Nell’articolo intitolato “Supermercati il grande inganno del sottocosto” pubblicato il 27/02/17 su Internazionale, Fabio Cicante e Stefano Liberti affermano che il consumatore ad oggi si fermi a vedere il costo del bene e non si interroghi sul fatto che quella materia prima costi così poco da non ripagare i costi di produzione.

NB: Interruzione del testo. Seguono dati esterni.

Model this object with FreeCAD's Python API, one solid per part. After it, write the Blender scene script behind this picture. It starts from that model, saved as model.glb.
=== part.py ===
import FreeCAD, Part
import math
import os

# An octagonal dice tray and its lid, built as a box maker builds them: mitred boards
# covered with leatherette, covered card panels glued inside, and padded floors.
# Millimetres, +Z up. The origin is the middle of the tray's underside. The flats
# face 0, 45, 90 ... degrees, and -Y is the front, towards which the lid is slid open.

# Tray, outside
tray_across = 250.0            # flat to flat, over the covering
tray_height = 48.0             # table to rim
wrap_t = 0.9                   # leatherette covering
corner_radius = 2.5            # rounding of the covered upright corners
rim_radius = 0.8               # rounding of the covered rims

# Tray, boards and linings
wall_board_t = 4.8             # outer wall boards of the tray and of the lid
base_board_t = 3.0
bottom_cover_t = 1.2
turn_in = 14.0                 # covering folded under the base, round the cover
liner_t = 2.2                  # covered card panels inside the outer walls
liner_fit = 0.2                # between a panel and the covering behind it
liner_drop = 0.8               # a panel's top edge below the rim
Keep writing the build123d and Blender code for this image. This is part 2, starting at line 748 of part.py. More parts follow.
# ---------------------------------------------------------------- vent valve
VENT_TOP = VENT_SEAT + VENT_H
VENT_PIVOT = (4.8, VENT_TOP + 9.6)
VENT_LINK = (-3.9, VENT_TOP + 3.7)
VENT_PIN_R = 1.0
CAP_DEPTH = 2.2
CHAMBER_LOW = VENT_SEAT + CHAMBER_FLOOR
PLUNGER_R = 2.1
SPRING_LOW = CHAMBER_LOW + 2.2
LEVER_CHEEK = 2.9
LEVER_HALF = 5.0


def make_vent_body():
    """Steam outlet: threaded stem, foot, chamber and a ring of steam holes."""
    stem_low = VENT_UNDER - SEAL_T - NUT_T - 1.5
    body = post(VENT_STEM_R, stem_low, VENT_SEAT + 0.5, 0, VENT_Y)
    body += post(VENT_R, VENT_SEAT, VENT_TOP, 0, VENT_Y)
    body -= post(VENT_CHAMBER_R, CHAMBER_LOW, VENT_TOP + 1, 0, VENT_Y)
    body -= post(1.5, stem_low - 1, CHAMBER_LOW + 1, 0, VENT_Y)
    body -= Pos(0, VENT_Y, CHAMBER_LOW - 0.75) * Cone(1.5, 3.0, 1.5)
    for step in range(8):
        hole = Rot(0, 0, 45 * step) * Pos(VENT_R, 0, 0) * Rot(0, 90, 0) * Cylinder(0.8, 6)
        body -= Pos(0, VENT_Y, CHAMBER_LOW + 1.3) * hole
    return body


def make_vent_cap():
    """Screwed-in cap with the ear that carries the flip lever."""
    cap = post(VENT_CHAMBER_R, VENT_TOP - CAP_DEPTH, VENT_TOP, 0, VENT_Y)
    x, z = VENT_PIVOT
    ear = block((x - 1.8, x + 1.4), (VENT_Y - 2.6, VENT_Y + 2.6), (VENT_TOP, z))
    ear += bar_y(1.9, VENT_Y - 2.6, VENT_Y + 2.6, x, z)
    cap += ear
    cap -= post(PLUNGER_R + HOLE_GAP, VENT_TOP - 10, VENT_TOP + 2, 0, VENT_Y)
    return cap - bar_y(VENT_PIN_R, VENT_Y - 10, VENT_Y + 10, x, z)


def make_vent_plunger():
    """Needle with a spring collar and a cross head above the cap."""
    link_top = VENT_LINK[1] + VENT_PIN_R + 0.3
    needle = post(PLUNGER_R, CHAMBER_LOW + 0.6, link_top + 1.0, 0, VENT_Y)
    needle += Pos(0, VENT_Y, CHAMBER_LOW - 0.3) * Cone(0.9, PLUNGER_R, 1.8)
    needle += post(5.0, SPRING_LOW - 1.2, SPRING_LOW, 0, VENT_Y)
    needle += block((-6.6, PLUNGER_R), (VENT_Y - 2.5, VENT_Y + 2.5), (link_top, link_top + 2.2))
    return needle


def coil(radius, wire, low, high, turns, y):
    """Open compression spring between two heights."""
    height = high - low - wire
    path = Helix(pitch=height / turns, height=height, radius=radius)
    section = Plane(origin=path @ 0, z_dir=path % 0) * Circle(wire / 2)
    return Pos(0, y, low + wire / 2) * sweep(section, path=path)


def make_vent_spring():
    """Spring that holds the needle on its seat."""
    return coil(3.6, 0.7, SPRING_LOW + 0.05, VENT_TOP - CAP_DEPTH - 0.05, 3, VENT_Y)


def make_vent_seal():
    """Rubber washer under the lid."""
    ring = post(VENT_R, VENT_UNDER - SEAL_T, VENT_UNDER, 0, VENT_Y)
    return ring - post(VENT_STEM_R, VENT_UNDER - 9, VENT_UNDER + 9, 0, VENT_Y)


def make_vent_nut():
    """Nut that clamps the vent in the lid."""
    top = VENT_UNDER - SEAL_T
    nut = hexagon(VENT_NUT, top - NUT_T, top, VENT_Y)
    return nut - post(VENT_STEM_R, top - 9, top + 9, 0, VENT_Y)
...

L’articolo si sofferma sull’esempio di un supermercato di Roma, ma l’idea di sottocosto si estende in tutt’Italia e in tutto il mondo.

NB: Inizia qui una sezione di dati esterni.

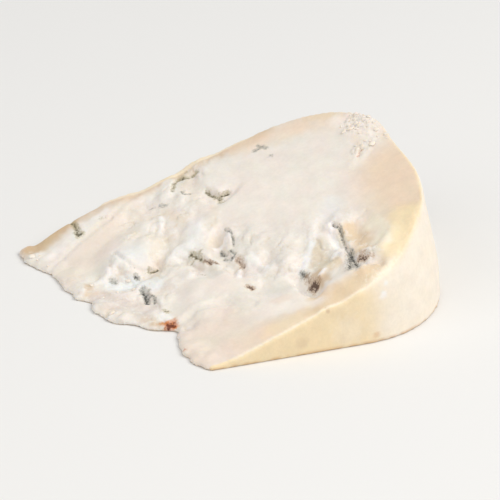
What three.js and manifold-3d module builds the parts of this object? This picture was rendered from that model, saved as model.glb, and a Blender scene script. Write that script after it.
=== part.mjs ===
// A wedge of blue cheese from a small wheel, lying on its old cut face. Millimetres, +Z up.
// While it is built, the origin is the bottom corner where the thin broken edge meets the near
// flat side of the wheel. +X runs from the thin edge to the rim, +Y from the near flat side to
// the far one. At the end the wedge is centred over the origin.
import * as THREE from "three";
import { mergeVertices } from "three/addons/utils/BufferGeometryUtils.js";
import { ImprovedNoise } from "three/addons/math/ImprovedNoise.js";
import Module from "manifold-3d";

const { clamp, degToRad, lerp, smoothstep } = THREE.MathUtils;
const wasm = await Module();
wasm.setup();
const noise = new ImprovedNoise();

// Driving dimensions of the wheel and of the cut
const WHEEL_HEIGHT = 90; // between the two flat sides
const FOOT_LEVELS = [0, 3, 9]; // the rim tucks in towards the foot, by these heights
const FOOT_TUCK = 1.4;
const FACE_SLOPE = degToRad(22); // the fresh cut face climbs towards the rim
const FACE_TURN = degToRad(16); // and slightly towards the far side
const TALLEST = 44; // above the highest point of the fresh face
const EDGE_THICKNESS = 2.2; // what is left of the paste at the thin edge
const EDGE_ROUND = 3; // width of the crumbled rounding along the thin edge

// Rounded shoulders between a flat side and the rim. Each is a quarter ellipse with its middle and
// half axes at the foot, and what each of these gains for a millimetre of height.
const NEAR_SHOULDER = {
  foot: { x: 46, y: 39, across: 34, along: 39 },
  gain: { x: -0.385, y: 0.14, across: 0.2, along: 0.14 },
  start: -Math.PI / 2,
};
const FAR_SHOULDER = {
  foot: { x: 52, y: 62, across: 31.5, along: 28 },
  gain: { x: -0.26, y: 0, across: 0, along: -0.1 },
  start: 0,
};
const SHOULDER_STEPS = 7;

// The thin edge, broken by hand: X at each Y, from the near side to the far side
const THIN_EDGE = [
  new THREE.Vector2(-1, 0),
  new THREE.Vector2(-4, 5),
  new THREE.Vector2(-5, 12),
  new THREE.Vector2(-4, 19),
  new THREE.Vector2(-1, 25),
  new THREE.Vector2(-8, 29),
  new THREE.Vector2(-11, 33),
  new THREE.Vector2(-16, 36),
  new THREE.Vector2(-20, 46),
  new THREE.Vector2(-18, 51),
  new THREE.Vector2(-22, 56),
  new THREE.Vector2(-22, 70),
  new THREE.Vector2(-27, 81),
  new THREE.Vector2(-26, WHEEL_HEIGHT),
];
const EDGE_STEP = 1.8;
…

Io credo che il consumatore debba, per quanto può, comprare il prodotto direttamente dal produttore perché così facendo, pagando veramente quanto costa il bene, indirettamente si paga la fatica fatta dal produttore e inoltre si paga la dignità del lavoratore.
La GDO (grande distribuzione organizzata), oltre a non ripagare il lavoro, diminuisce se non azzera del tutto, il costo del bene prodotto e non garantisce la qualità del prodotto perché nessuno dà la sicurezza che non vengano immesse sostanze per conservare più a lungo il bene.
Inoltre, sono favorevole al Km/0 perché secondo me il consumatore può fidarsi di più del contadino piuttosto che del supermercato; oltre ad acquistare bene, si crea più guadagno da parte del produttore.
Essendo un produttore, anche di ortaggi, vivo in prima persona questo fenomeno. Per esempio quest’inverno ho venduto le verze tramite due differenti procedimenti; il primo era quello di vendere direttamente al consumatore con un guadagno che si aggirava intorno ai 50 cent/kg. Il secondo invece consisteva nel vendere alla GDO ottenendo un prezzo che equivale a 13 centesimi al kg. Oltre al basso costo, i pagamenti verranno effettuati nel mese di luglio.
Infine, a sostegno della mia tesi, è notevole la differenza di retribuzione che mi spetta e inoltre bisogna cercare di ottenere un prodotto puntando sulla massima qualità e non tanto sulla quantità.